One day I was sitting in an office chair and I was trying to explain the accident, and I kept crying. I said it wasn’t fair that I got to sit here and cry, like it was mine. He never cries. He never got to. And every time I cry about it, like when he said he’s been to so many doctors that can’t do anything, or when someone makes a joke, or when he can’t remember something that most kids do because it happened right before, he always comforts me. He always holds me and says it’s ok, it’s not a big deal, everything is going to be ok.
I’ve been feeling much bigger than I look lately. My insides are filling up, there are good things and bad things swirling around in there, making me fat and full. You are not that big either, not on the outside. To me, though, you are the biggest thing. The best thing. I wrote that then. I think it’s my favorite part.
Sometimes I have to wonder if pain makes you capable of these sweet things. I want to take all of Chris’s pain away. I would make it mine, and I would hold onto it so he didn’t have to. I don’t know why I think about all of these things when I see the drawing of the dogs. I don’t know why.
I don’t know how to explain what it’s like to love someone so much that it makes your insides ache. Some nights I stay up and I make sure that he is comfortable while he sleeps. He doesn’t that I do that, but I will rub his hair and tuck him in tighter and maybe even in his sleep space he knows that someone is looking out for him in these little ways.

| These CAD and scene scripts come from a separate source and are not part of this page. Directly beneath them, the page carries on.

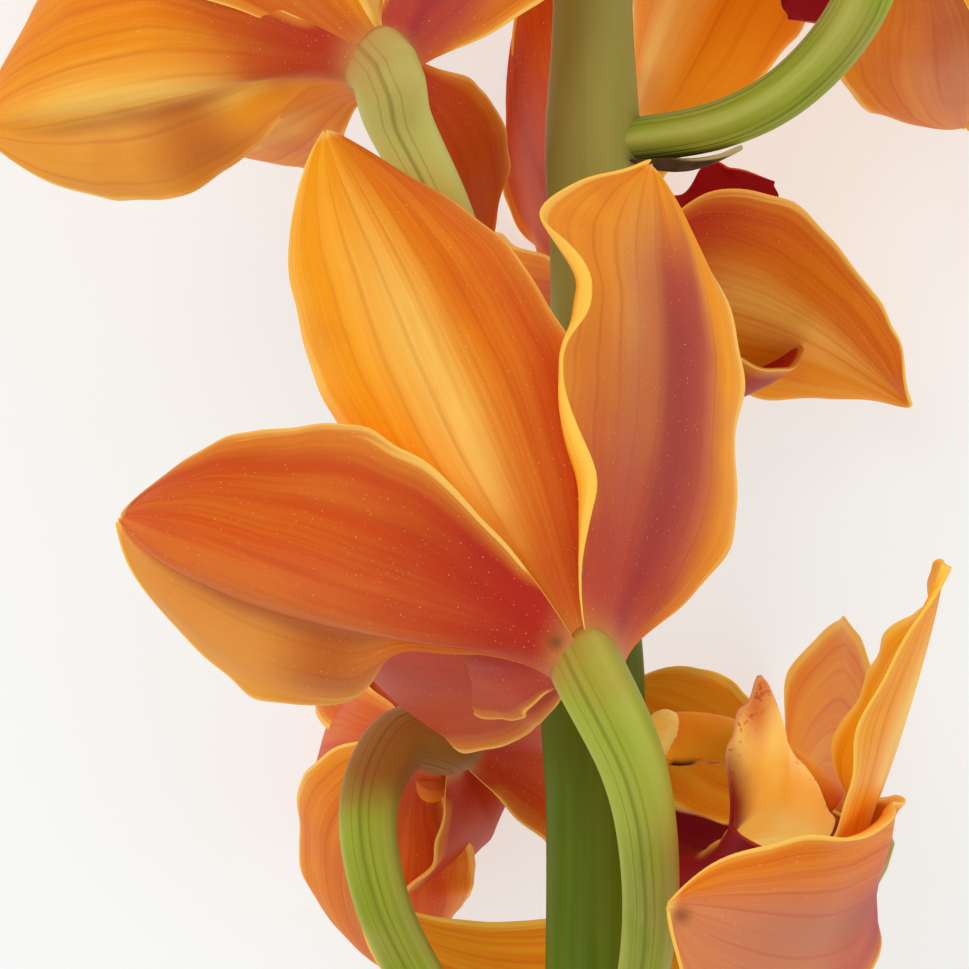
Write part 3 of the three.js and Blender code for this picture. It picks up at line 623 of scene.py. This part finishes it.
class Value:
    """A number that varies over a surface. Sums and products of it add Math nodes."""

    def __init__(self, finish, socket):
        self.finish = finish
        self.socket = socket

    def maths(self, operation, a, b=None):
        inputs = {0: a} if b is None else {0: a, 1: b}
        node = self.finish.node("ShaderNodeMath", {"operation": operation}, inputs)
        return Value(self.finish, node.outputs[0])

    def __add__(self, other):
        return self.maths("ADD", self, other)

    __radd__ = __add__

    def __sub__(self, other):
        return self.maths("SUBTRACT", self, other)

    def __rsub__(self, other):
        return self.maths("SUBTRACT", other, self)

    def __mul__(self, other):
        return self.maths("MULTIPLY", self, other)

    __rmul__ = __mul__

    def __neg__(self):
        return self.maths("MULTIPLY", self, -1.0)

    def __abs__(self):
        return self.maths("ABSOLUTE", self)

    def fraction(self):
        return self.maths("FRACT", self)

    def at_most(self, other):
        return self.maths("MINIMUM", self, other)

    def at_least(self, other):
        return self.maths("MAXIMUM", self, other)

    def between(self, low, high):
        """Eases from 0 at `low` to 1 at `high`; with low over high it eases the other way."""
        turned = low > high
        low, high = min(low, high), max(low, high)
        node = self.finish.node(
            "ShaderNodeMapRange", {"interpolation_type": "SMOOTHSTEP"},
            {"Value": self, "From Min": low, "From Max": high,
             "To Min": 1.0 if turned else 0.0, "To Max": 0.0 if turned else 1.0})
        return Value(self.finish, node.outputs["Result"])


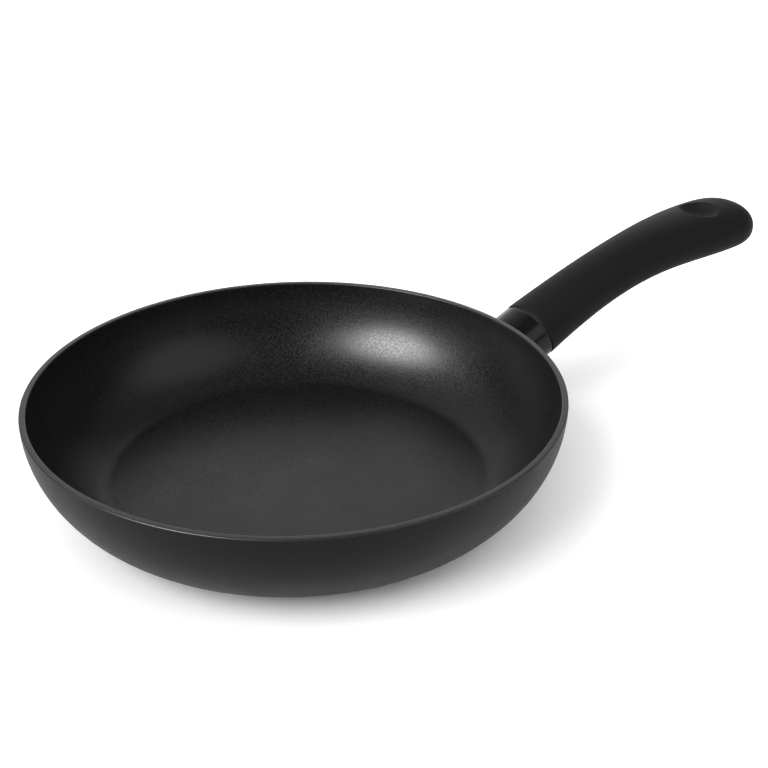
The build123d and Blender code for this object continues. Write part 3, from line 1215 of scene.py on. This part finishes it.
def direction_of(azimuth: float, elevation: float) -> Vector:
    """The unit direction towards a light.

    Args:
        azimuth: Degrees from X towards Y.
        elevation: Degrees above the floor.

    Returns:
        The direction.
    """
    turn = math.radians(azimuth)
    rise = math.radians(elevation)
    return Vector((math.cos(turn) * math.cos(rise), math.sin(turn) * math.cos(rise), math.sin(rise)))


class Reach(Enum):
    """Which kinds of surface a lamp lights, as the names of the ray switches that it turns off."""

    EVERYTHING = ()
    SHINE_ONLY = ("visible_diffuse",)
    MATT_ONLY = ("visible_glossy",)


@dataclass(frozen=True)
class SoftLight:
    """A broad distant light. Its angles are in degrees, as in direction_of."""

    name: str
    azimuth: float
    elevation: float
    width: float  # how wide it looks from the pan, in degrees
    strength: float  # on a face that is square to it
    reach: Reach = Reach.EVERYTHING

    def build(self) -> None:
        """Adds the lamp."""
        lamp = bpy.data.lights.new(self.name, "SUN")
        lamp.energy = self.strength
        lamp.angle = math.radians(self.width)
        holder = placed(self.name, lamp)
        holder.rotation_mode = "QUATERNION"
        holder.rotation_quaternion = direction_of(self.azimuth, self.elevation).to_track_quat("Z", "Y")
        for switch in self.reach.value:
            setattr(holder, switch, False)


@dataclass(frozen=True)
class Glow:
    """A soft round patch of the studio's walls."""

    azimuth: float
    elevation: float
    reach: float  # how far from its middle it fades out, in degrees
    strength: float  # how bright its middle is


@dataclass
class Studio:
    """The floor, the room's soft light and the lamps."""

    floor_half_size: float = 12.0
    floor_colour: Colour = (0.8, 0.8, 0.8)  # with which it lights the pan
    seen_floor_colour: Colour = (1.1, 1.1, 1.1)  # seen directly, where it clips to white
    mirrored_floor_colour: Colour = (0.85, 0.85, 0.85)  # in reflections and through glass
    horizon: float = 1.38  # how bright the room is at the horizon
    zenith: float = 0.0  # and overhead
    horizon_top: float = 0.25  # the sine of the elevation where the horizon's light has faded
    lamps: tuple[SoftLight, ...] = (
        SoftLight("main_light", 182.0, 39.0, 40.0, 2.1),
        SoftLight("main_core", 182.0, 39.0, 30.0, 6.8, Reach.SHINE_ONLY),
        SoftLight("side_light", -59.0, 40.0, 48.0, 0.78),
        SoftLight("top_light", 0.0, 90.0, 130.0, 1.2, Reach.MATT_ONLY),
        SoftLight("front_light", 228.0, 42.0, 60.0, 0.8, Reach.MATT_ONLY),
    )
    glows: tuple[Glow, ...] = (
        Glow(58.0, 15.0, 45.0, 1.74),
        Glow(176.0, 0.0, 45.0, 1.45),
        Glow(-7.0, 50.0, 35.0, 0.39),
        Glow(113.0, 50.0, 35.0, 0.83),
    )

    def build_floor(self) -> None:
        """Adds a plain pale floor that keeps the pan's shadow."""
        side = self.floor_half_size
        mesh = bpy.data.meshes.new("floor")
        corners = [(-side, -side, 0.0), (side, -side, 0.0), (side, side, 0.0), (-side, side, 0.0)]
        mesh.from_pydata(corners, [], [(0, 1, 2, 3)])
        floor = placed("floor", mesh)
        material = bpy.data.materials.new("pale_floor")
        tree = fresh_tree(material)
        path = tree.add("ShaderNodeLightPath").outputs
        mirrored = tree.math("MAXIMUM", path["Is Glossy Ray"], path["Is Transmission Ray"])
        colour = tree.blend(mirrored, self.floor_colour, self.mirrored_floor_colour)
        colour = tree.blend(path["Is Camera Ray"], colour, self.seen_floor_colour)
        paper = tree.add("ShaderNodeBsdfDiffuse", {"Color": colour})
        tree.add("ShaderNodeOutputMaterial", {"Surface": paper.outputs[0]})
        mesh.materials.append(material)

    def build_room(self) -> None:
        """Lights the room: pale at the horizon, dim overhead, with the glows added."""
        world = bpy.data.worlds.new("room")
        tree = fresh_tree(world)
        place = tree.add("ShaderNodeTexCoord").outputs["Generated"]
        parts = tree.add("ShaderNodeSeparateXYZ", {0: place})
        light = tree.spread(parts.outputs["Z"], 0.0, self.horizon_top, self.horizon, self.zenith)
        for glow in self.glows:
            towards = tuple(direction_of(glow.azimuth, glow.elevation))
            nearness = tree.vector("DOT_PRODUCT", place, towards).outputs["Value"]
            patch = tree.spread(nearness, math.cos(math.radians(glow.reach)), 1.0, 0.0, glow.strength)
            light = tree.math("ADD", light, patch)
        background = tree.add("ShaderNodeBackground", {"Strength": light})
        tree.add("ShaderNodeOutputWorld", {"Surface": background.outputs[0]})
        bpy.context.scene.world = world

    def build(self) -> None:
        """Builds the floor, the room and the lamps."""
        self.build_floor()
        self.build_room()
        for lamp in self.lamps:
            lamp.build()
        bpy.context.scene.view_settings.view_transform = "Standard"


@dataclass
class Viewpoint:
    """The camera, where it stands in the photograph."""

    place: tuple[float, float, float] = (-0.28815, -0.44708, 0.32869)
    tilt: float = 62.522  # up from looking straight down
    turn: float = -37.0  # about Z
    lens_mm: float = 63.28
    sensor_mm: float = 36.0

    def build(self) -> None:
        """Adds the camera and makes it the scene's own."""
        camera = bpy.data.cameras.new("camera")
        camera.lens = self.lens_mm
        camera.sensor_width = self.sensor_mm
        holder = placed("camera", camera)
        holder.location = self.place
        holder.rotation_euler = (math.radians(self.tilt), 0.0, math.radians(self.turn))
        bpy.context.scene.camera = holder


def main() -> None:
    """Builds the camera, the pieces and the studio."""
    Viewpoint().build()
    line = HandleLine()
    for part in (PanBody(), BaseStuds(), FlameGuard(line), Grip(line)):
        piece = part.build()
        log.info("built %s with %d faces", piece.name, len(piece.data.polygons))
    Hardware().dress()
    Studio().build()


if __name__ == "__main__":
    main()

And even though I see him everyday, even though I don’t deserve to, I get to, and I try to understand how a world that isn’t fair and isn’t kind and doesn’t make any sense to me at all made this person. I don’t know why Andy Warhol drew that picture. I don’t know anything about art. I am not kind, and I am not soft, and I don’t like to write about love. But something about Chris’s arm and a drawing of two red dogs makes it seem like I am capable of feeling every single feeling in the world.